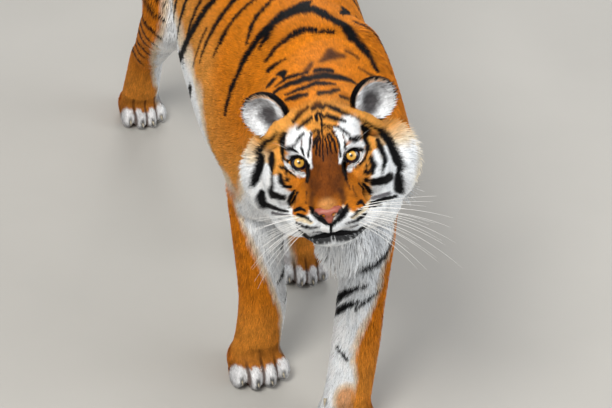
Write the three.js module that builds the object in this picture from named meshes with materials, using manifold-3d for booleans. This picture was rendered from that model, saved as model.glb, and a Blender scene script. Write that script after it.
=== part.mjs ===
// A walking Amur tiger, life size, as a still model of closed solids.
// Millimetres, +Z up. The animal walks towards -Y, its left side is +X, and its pads stand on z = 0.
// The shape is a set of soft bodies (swept tubes and ellipsoids) that blend into each other. Each named
// part is found by casting rays outwards from its own bone line to the blended surface of the coat.
import * as THREE from "three";
import { mergeVertices } from "three/addons/utils/BufferGeometryUtils.js";
import Module from "manifold-3d";

const wasm = await Module();
wasm.setup();

// ---------- driving dimensions ----------
const GAP = 0.4; // air between neighbouring parts
const BACK_HEIGHT = 872; // top of the coat over the shoulder blades
const EYE_LINE = [-95, -400, 825]; // point midway between the eyes
const HEAD_TURN = { yaw: 15.5, pitch: 14, roll: 12 }; // degrees: to its right, nose up, left side up
const EYE = { side: 50, back: 13, up: -4, radius: 19 };
// Ear: root in the head's frame, and degrees tipped forward, leaning out and mouth turned out.
const EAR = { root: [100, 88, 70], turn: [-12, 36, 20] };
const PAW = {
  fore: { width: 132, length: 150, height: 74 },
  hind: { width: 110, length: 142, height: 66 },
};
const BLEND = { limb: 45, head: 14, wrist: 20, toe: 16 }; // how softly neighbouring bodies run together

// ---------- vectors ----------
const X_AXIS = [1, 0, 0];
const add = (a, b, s = 1) => [a[0] + b[0] * s, a[1] + b[1] * s, a[2] + b[2] * s];
const dot = (a, b) => a[0] * b[0] + a[1] * b[1] + a[2] * b[2];
const cross = (a, b) => [
  a[1] * b[2] - a[2] * b[1],
  a[2] * b[0] - a[0] * b[2],
  a[0] * b[1] - a[1] * b[0],
];
const unit = (a) => {
  const n = Math.hypot(...a);
  return a.map((v) => v / n);
};
const mix = (a, b, t) => a.map((v, i) => v + (b[i] - v) * t);
const radians = THREE.MathUtils.degToRad;

// ---------- soft bodies: each is a function from a point to its distance outside the surface ----------

// Distance-like value of an ellipsoid with half sizes r, at the offset o from its centre.
function outside(o, r) {
  const near = Math.hypot(o[0] / r[0], o[1] / r[1], o[2] / r[2]);
  const slope = Math.hypot(o[0] / r[0] ** 2, o[1] / r[1] ** 2, o[2] / r[2] ** 2);
  return slope < 1e-9 ? -Math.min(...r) : (near * (near - 1)) / slope;
}

// An ellipsoid, turned by Euler angles in degrees.
function egg(centre, halves, turn = [0, 0, 0]) {
  const m = new THREE.Matrix4().makeRotationFromEuler(new THREE.Euler(...turn.map(radians)));
  const e = m.elements;
  const axes = [e.slice(0, 3), e.slice(4, 7), e.slice(8, 11)];
  return (p) => {
    const o = add(p, centre, -1);
    return outside(axes.map((axis) => dot(o, axis)), halves);
  };
}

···

#### YOUR INSTRUCTIONS:
Reproduce every line above without error.

#### RESULT BELOW:
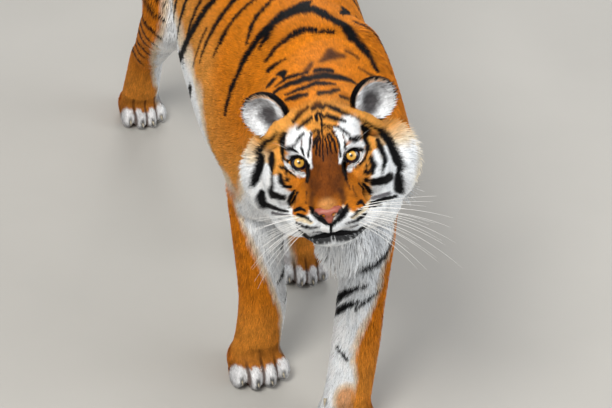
Write the three.js module that builds the object in this picture from named meshes with materials, using manifold-3d for booleans. This picture was rendered from that model, saved as model.glb, and a Blender scene script. Write that script after it.
=== part.mjs ===
// A walking Amur tiger, life size, as a still model of closed solids.
// Millimetres, +Z up. The animal walks towards -Y, its left side is +X, and its pads stand on z = 0.
// The shape is a set of soft bodies (swept tubes and ellipsoids) that blend into each other. Each named
// part is found by casting rays outwards from its own bone line to the blended surface of the coat.
import * as THREE from "three";
import { mergeVertices } from "three/addons/utils/BufferGeometryUtils.js";
import Module from "manifold-3d";

const wasm = await Module();
wasm.setup();

// ---------- driving dimensions ----------
const GAP = 0.4; // air between neighbouring parts
const BACK_HEIGHT = 872; // top of the coat over the shoulder blades
const EYE_LINE = [-95, -400, 825]; // point midway between the eyes
const HEAD_TURN = { yaw: 15.5, pitch: 14, roll: 12 }; // degrees: to its right, nose up, left side up
const EYE = { side: 50, back: 13, up: -4, radius: 19 };
// Ear: root in the head's frame, and degrees tipped forward, leaning out and mouth turned out.
const EAR = { root: [100, 88, 70], turn: [-12, 36, 20] };
const PAW = {
  fore: { width: 132, length: 150, height: 74 },
  hind: { width: 110, length: 142, height: 66 },
};
const BLEND = { limb: 45, head: 14, wrist: 20, toe: 16 }; // how softly neighbouring bodies run together

// ---------- vectors ----------
const X_AXIS = [1, 0, 0];
const add = (a, b, s = 1) => [a[0] + b[0] * s, a[1] + b[1] * s, a[2] + b[2] * s];
const dot = (a, b) => a[0] * b[0] + a[1] * b[1] + a[2] * b[2];
const cross = (a, b) => [
  a[1] * b[2] - a[2] * b[1],
  a[2] * b[0] - a[0] * b[2],
  a[0] * b[1] - a[1] * b[0],
];
const unit = (a) => {
  const n = Math.hypot(...a);
  return a.map((v) => v / n);
};
const mix = (a, b, t) => a.map((v, i) => v + (b[i] - v) * t);
const radians = THREE.MathUtils.degToRad;

// ---------- soft bodies: each is a function from a point to its distance outside the surface ----------

// Distance-like value of an ellipsoid with half sizes r, at the offset o from its centre.
function outside(o, r) {
  const near = Math.hypot(o[0] / r[0], o[1] / r[1], o[2] / r[2]);
  const slope = Math.hypot(o[0] / r[0] ** 2, o[1] / r[1] ** 2, o[2] / r[2] ** 2);
  return slope < 1e-9 ? -Math.min(...r) : (near * (near - 1)) / slope;
}

// An ellipsoid, turned by Euler angles in degrees.
function egg(centre, halves, turn = [0, 0, 0]) {
  const m = new THREE.Matrix4().makeRotationFromEuler(new THREE.Euler(...turn.map(radians)));
  const e = m.elements;
  const axes = [e.slice(0, 3), e.slice(4, 7), e.slice(8, 11)];
  return (p) => {
    const o = add(p, centre, -1);
    return outside(axes.map((axis) => dot(o, axis)), halves);
  };
}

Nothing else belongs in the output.